** start **
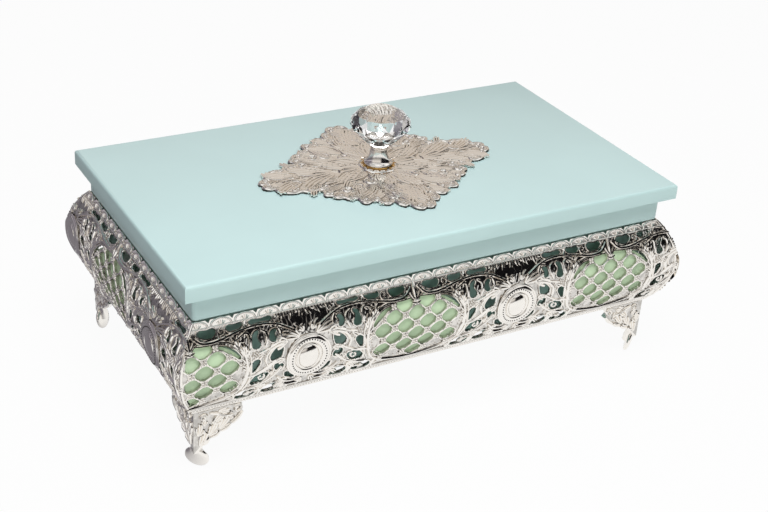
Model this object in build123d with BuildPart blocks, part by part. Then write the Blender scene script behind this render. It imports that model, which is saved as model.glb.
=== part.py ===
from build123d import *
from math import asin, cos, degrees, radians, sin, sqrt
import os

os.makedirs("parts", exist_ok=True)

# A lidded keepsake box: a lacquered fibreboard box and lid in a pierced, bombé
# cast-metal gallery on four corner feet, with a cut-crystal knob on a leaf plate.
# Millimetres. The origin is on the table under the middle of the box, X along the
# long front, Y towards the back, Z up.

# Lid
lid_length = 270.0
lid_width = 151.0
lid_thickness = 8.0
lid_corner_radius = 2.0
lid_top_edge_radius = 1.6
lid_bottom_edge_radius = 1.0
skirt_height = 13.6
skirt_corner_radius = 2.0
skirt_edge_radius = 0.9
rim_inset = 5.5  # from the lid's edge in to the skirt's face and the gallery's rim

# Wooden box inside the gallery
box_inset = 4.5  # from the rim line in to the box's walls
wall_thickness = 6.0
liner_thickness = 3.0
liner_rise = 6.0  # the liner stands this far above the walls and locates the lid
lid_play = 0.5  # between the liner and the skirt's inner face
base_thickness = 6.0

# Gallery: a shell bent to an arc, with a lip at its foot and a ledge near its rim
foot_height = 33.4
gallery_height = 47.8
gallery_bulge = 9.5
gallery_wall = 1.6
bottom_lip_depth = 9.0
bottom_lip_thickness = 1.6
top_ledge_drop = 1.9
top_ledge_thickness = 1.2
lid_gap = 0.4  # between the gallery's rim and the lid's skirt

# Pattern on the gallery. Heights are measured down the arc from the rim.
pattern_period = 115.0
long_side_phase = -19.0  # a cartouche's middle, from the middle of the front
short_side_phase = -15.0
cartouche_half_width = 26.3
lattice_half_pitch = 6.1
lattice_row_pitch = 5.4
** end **
* Objective: Copy out the whole listing exactly.

* Answer to the problem:
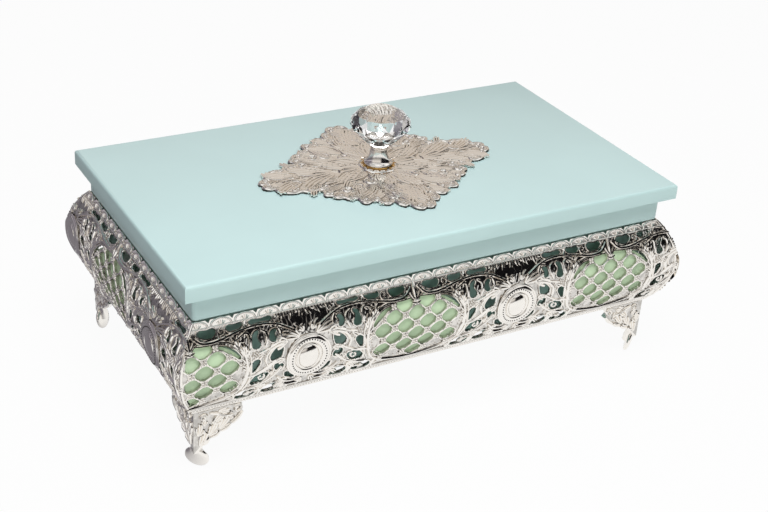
Model this object in build123d with BuildPart blocks, part by part. Then write the Blender scene script behind this render. It imports that model, which is saved as model.glb.
=== part.py ===
from build123d import *
from math import asin, cos, degrees, radians, sin, sqrt
import os

os.makedirs("parts", exist_ok=True)

# A lidded keepsake box: a lacquered fibreboard box and lid in a pierced, bombé
# cast-metal gallery on four corner feet, with a cut-crystal knob on a leaf plate.
# Millimetres. The origin is on the table under the middle of the box, X along the
# long front, Y towards the back, Z up.

# Lid
lid_length = 270.0
lid_width = 151.0
lid_thickness = 8.0
lid_corner_radius = 2.0
lid_top_edge_radius = 1.6
lid_bottom_edge_radius = 1.0
skirt_height = 13.6
skirt_corner_radius = 2.0
skirt_edge_radius = 0.9
rim_inset = 5.5  # from the lid's edge in to the skirt's face and the gallery's rim

# Wooden box inside the gallery
box_inset = 4.5  # from the rim line in to the box's walls
wall_thickness = 6.0
liner_thickness = 3.0
liner_rise = 6.0  # the liner stands this far above the walls and locates the lid
lid_play = 0.5  # between the liner and the skirt's inner face
base_thickness = 6.0

# Gallery: a shell bent to an arc, with a lip at its foot and a ledge near its rim
foot_height = 33.4
gallery_height = 47.8
gallery_bulge = 9.5
gallery_wall = 1.6
bottom_lip_depth = 9.0
bottom_lip_thickness = 1.6
top_ledge_drop = 1.9
top_ledge_thickness = 1.2
lid_gap = 0.4  # between the gallery's rim and the lid's skirt

# Pattern on the gallery. Heights are measured down the arc from the rim.
pattern_period = 115.0
long_side_phase = -19.0  # a cartouche's middle, from the middle of the front
short_side_phase = -15.0
cartouche_half_width = 26.3
lattice_half_pitch = 6.1
lattice_row_pitch = 5.4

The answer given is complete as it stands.